Perhaps what gets me the most, and what tipped the scales for Driscoll’s apparent downfall, is when his church leadership recently came to him accusing his leadership style of being too aggressive. This, I believe (and he has admitted), is indeed true. I don’t have a problem with their church leadership bringing concerns to the table and working them out. What I do have a problem with is the way the church community has handled this.

Rather than leaving things in the hands of the Mars Hill leadership, it seems as though the entire Christian community has jumped in to tear Driscoll apart. Lifeway pulled all but a couple of his co-authored books from their shelves. Why? What purpose does that serve? Is the content of these books heretical or inappropriate? Some might say there is some inappropriate content in his books. These people have obviously not read their Bibles, which contains enough violence, sex, and vulgarity to make a pretty gritty R-rated film, if it were to be all put on screen. The great thing about Driscoll’s books (and the Bible, for that matter!) is that they speak to real issues. Having read several books on marriage before getting married, I so appreciated flipping through his “Real Marriage” book to find a Christian writer who was not afraid to tackle questions that Christians are actually asking. This is often ground others fear to tread. Was it a little uncomfortable and crude at times? Yeah…but so is life. Anyway, back to Lifeway. To me, it seems like they are simply trying to avoid controversy by pulling any books that might align them as “supporters” of this man. To me, this is not only cowardly, but pointless. The same is true of the several places that canceled upcoming speaking gigs they had Driscoll billed for. It’s a display of looking out for oneself, rather than the content of what they will now be missing because of the cancelation.

All of that to say this: Why is it that we, as a Christian community, so love tearing down the ones we used to revere, just because they make a mistake? To be honest, it could have been a lot worse! The Mars Hill Leadership admitted that Mark was not found guilt of any kind of moral failing or illegality.
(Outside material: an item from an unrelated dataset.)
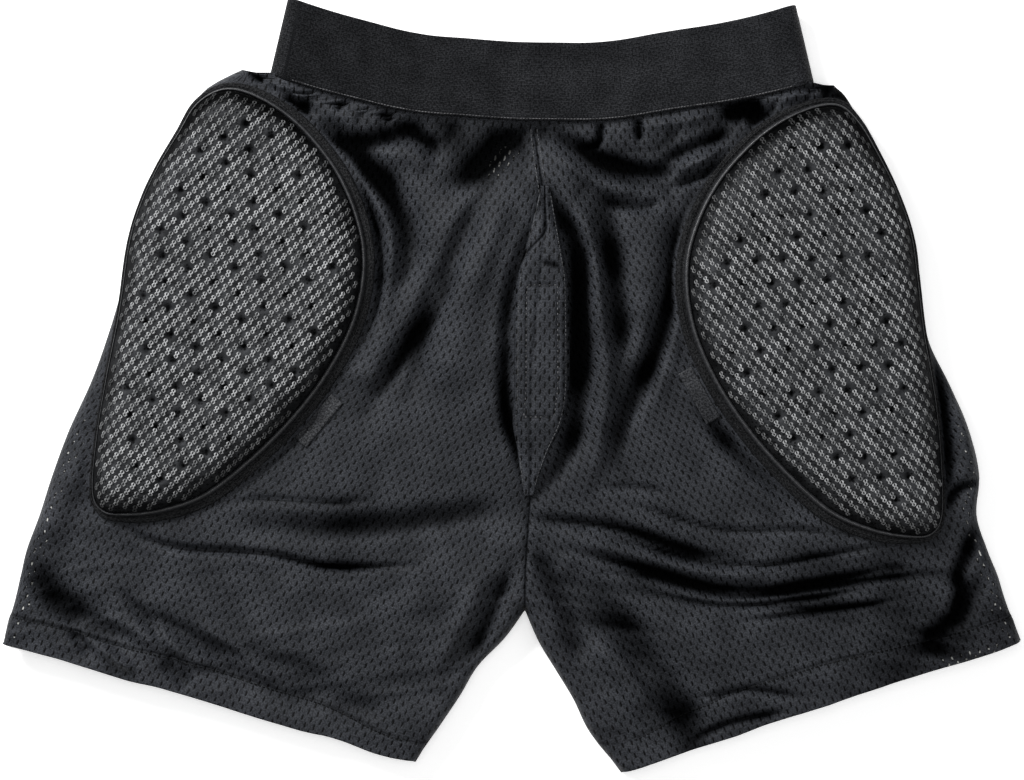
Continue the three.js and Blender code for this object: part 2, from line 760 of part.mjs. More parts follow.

It mostly comes down to a leadership style that left people with hurt feelings, frustrations, and a sense of being intimidated or bullied.
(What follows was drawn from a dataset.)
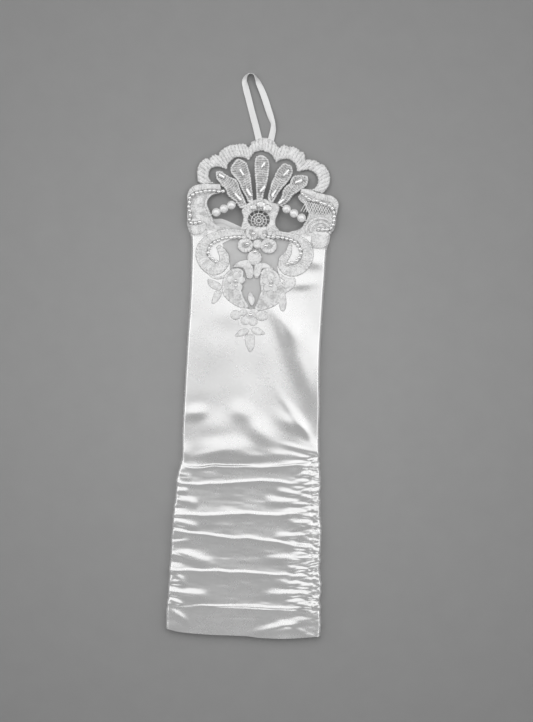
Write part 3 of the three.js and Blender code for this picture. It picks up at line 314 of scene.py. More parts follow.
def catmull(pts, closed, step):
    p = np.array([q[:2] if len(q) > 1 else q for q in pts], float)
    ex = np.array([q[2] if len(q) > 2 else 0 for q in pts], float)
    n = len(p)
    out = []
    segs = n if closed else n - 1
    for i in range(segs):
        idx = [(i - 1) % n, i, (i + 1) % n, (i + 2) % n] if closed else [max(i - 1, 0), i, i + 1, min(i + 2, n - 1)]
        a, b, c, d = (p[k] for k in idx)
        wb, wc = ex[idx[1]], ex[idx[2]]
        k = max(2, int(np.hypot(*(c - b)) / step) + 1)
        for t in np.linspace(0, 1, k, endpoint=False):
            q = 0.5 * ((2 * b) + (c - a) * t + (2 * a - 5 * b + 4 * c - d) * t * t + (3 * b - a - 3 * c + d) * t ** 3)
            out.append((q[0], q[1], wb + (wc - wb) * t))
    if not closed:
        out.append((p[-1][0], p[-1][1], ex[-1]))
    return np.array(out)


def resample(p, step, closed):
    q = np.vstack([p, p[:1]]) if closed else p
    s = np.concatenate([[0], np.cumsum(np.hypot(*np.diff(q[:, :2], axis=0).T))])
    n = max(3, int(round(s[-1] / step)))
    t = np.linspace(0, s[-1], n + 1)
    if closed:
        t = t[:-1]
    return np.stack([np.interp(t, s, q[:, k]) for k in range(q.shape[1])], 1)


def in_poly(x, y, poly):
    r = np.zeros(len(x), bool)
    n = len(poly)
    j = n - 1
    for i in range(n):
        xi, yi, xj, yj = poly[i][0], poly[i][1], poly[j][0], poly[j][1]
        c = ((yi > y) != (yj > y)) & (x < (xj - xi) * (y - yi) / (yj - yi + 1e-12) + xi)
        r ^= c
        j = i
    return r


def seg_dist(x, y, line, closed=True, want_s=False):
    """distance to a polyline, and the arc length and side of the nearest point"""
    P = np.asarray(line, float)[:, :2]
    Q = np.roll(P, -1, 0) if closed else P[1:]
    P = P if closed else P[:-1]
    d = Q - P
    L2 = (d ** 2).sum(1) + 1e-12
    cum = np.concatenate([[0], np.cumsum(np.sqrt(L2))])[:-1]
    best = np.full(len(x), 1e9)
    s = np.zeros(len(x))
    side = np.zeros(len(x))
    for k in range(len(P)):
        t = np.clip(((x - P[k, 0]) * d[k, 0] + (y - P[k, 1]) * d[k, 1]) / L2[k], 0, 1)
        ex, ey = x - (P[k, 0] + t * d[k, 0]), y - (P[k, 1] + t * d[k, 1])
        r = np.hypot(ex, ey)
        m = r < best
        best = np.where(m, r, best)
        if want_s:
            s = np.where(m, cum[k] + t * math.sqrt(L2[k]), s)
            side = np.where(m, np.sign(d[k, 0] * ey - d[k, 1] * ex), side)
    return (best, s, side) if want_s else best


def cdt(outer, holes, step):
    """points and triangles inside a closed outline: boundary points first"""
    loops = [outer] + list(holes)
    pts, edges = [], []
    for lp in loops:
        k = len(pts)
        n = len(lp)
        pts += [tuple(q[:2]) for q in lp]
        edges += [(k + i, k + (i + 1) % n) for i in range(n)]
    nb = len(pts)
    o = np.array(outer)[:, :2]
    lo, hi = o.min(0), o.max(0)
    xs, ys = np.arange(lo[0], hi[0], step), np.arange(lo[1], hi[1], step * 0.866)
    gx, gy = np.meshgrid(xs, ys)
    gx = gx + (np.arange(len(ys)) % 2)[:, None] * step / 2
    gx, gy = gx.ravel(), gy.ravel()
    m = in_poly(gx, gy, outer)
    for h in holes:
        m &= ~in_poly(gx, gy, h)
    gx, gy = gx[m], gy[m]
    d = np.full(len(gx), 1e9)
    for lp in loops:
        d = np.minimum(d, seg_dist(gx, gy, lp))
    m = d > 0.55 * step
    gx, gy = gx[m], gy[m]
    allp = [Vector(p) for p in pts] + [Vector((a, b)) for a, b in zip(gx, gy)]
    v, e, f, *_ = mgeo.delaunay_2d_cdt(allp, edges, [], 0, 1e-5)
    V = np.array([(a.x, a.y) for a in v])
    F = np.array([t for t in f if len(t) == 3])
    c = V[F].mean(1)
    m = in_poly(c[:, 0], c[:, 1], outer)
    for h in holes:
        m &= ~in_poly(c[:, 0], c[:, 1], h)
    F = F[m]
    a, b, cc = V[F[:, 0]], V[F[:, 1]], V[F[:, 2]]
    ar = (b[:, 0] - a[:, 0]) * (cc[:, 1] - a[:, 1]) - (b[:, 1] - a[:, 1]) * (cc[:, 0] - a[:, 0])
    F = F[np.abs(ar) > 1e-9]
    ar = ar[np.abs(ar) > 1e-9]
    F[ar < 0] = F[ar < 0][:, ::-1]
    used = np.unique(F)
    remap = -np.ones(len(V), int)
    remap[used] = np.arange(len(used))
    return V[used], remap[F]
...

As a pastor, watching what is happening to Driscoll, I can say that I’m now even more scared to mess up. I don’t have the following he does (not by a long shot!), but what were to happen to me and my ministry if I were to make a mistake? Would Lifeway pull my books? (not that anyone would notice!) Would I be put out in the cold? Would people on the internet weigh in on me and call me a despicable false prophet? I’ll be honest, I am not innocent of expressing my disapproval of Christian leaders and teachers. At times, I’ve brought up men like Joel Osteen to address, what I think, is a seriously misguided reading of Scripture. But I try to deal with their ideas, not their person. I hope I never get into the business of character assassination. We all hate those political commercials that try to tear down the opponent, rather than deal with the real issues at hand, don’t we? So why have so many been so quick to jump on the “Out with Mark Driscoll” bandwagon?
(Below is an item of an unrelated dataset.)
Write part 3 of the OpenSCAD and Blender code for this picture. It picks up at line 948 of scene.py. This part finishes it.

Should Mark have been called out for his aggressive and insensitive leadership style? Absolutely. If those he is trying to lead are feeling this way, then this issue certainly needs to be addressed. I just wish we would have let them address it as a church, rather than bringing out the pitchforks and torches and getting thousands to join in on what should have been a private issue for Mars Hill leadership to deal with.

It saddens me to see Driscoll step down from a church he started from nothing 18 years ago. Let’s be honest: His church is reaching people that very few other churches are reading, and they’re doing it in a place that is notoriously secular and closed off to the gospel. If anything, I think we need more Driscolls who will have the courage to speak straight, even if people don’t want to hear it. I believe that the truth must always be spoken in love, but sometimes tough love can be a good thing. The audience Driscoll was speaking to seemed to think so to, and he was seeing results because of it.

So let’s all be slow to anger and to speak, and quick to listen and build up. Driscoll made it clear that he was not forced out of his leadership position, and I’m glad for that. I hope and pray that whatever he does next, he will learn from this and continue to allow God to shape his character and his leadership style. He’s definitely got some rough edges. But you know what? So do we.

  1. Kathy Seidler says:

    Excellent post, Mike. It saddens me when Christians attack without the proper research and understanding of the situation. Thank you for your perspective and I, too, hope the Mark continues to let God lead him into the ministry that will bring God honour.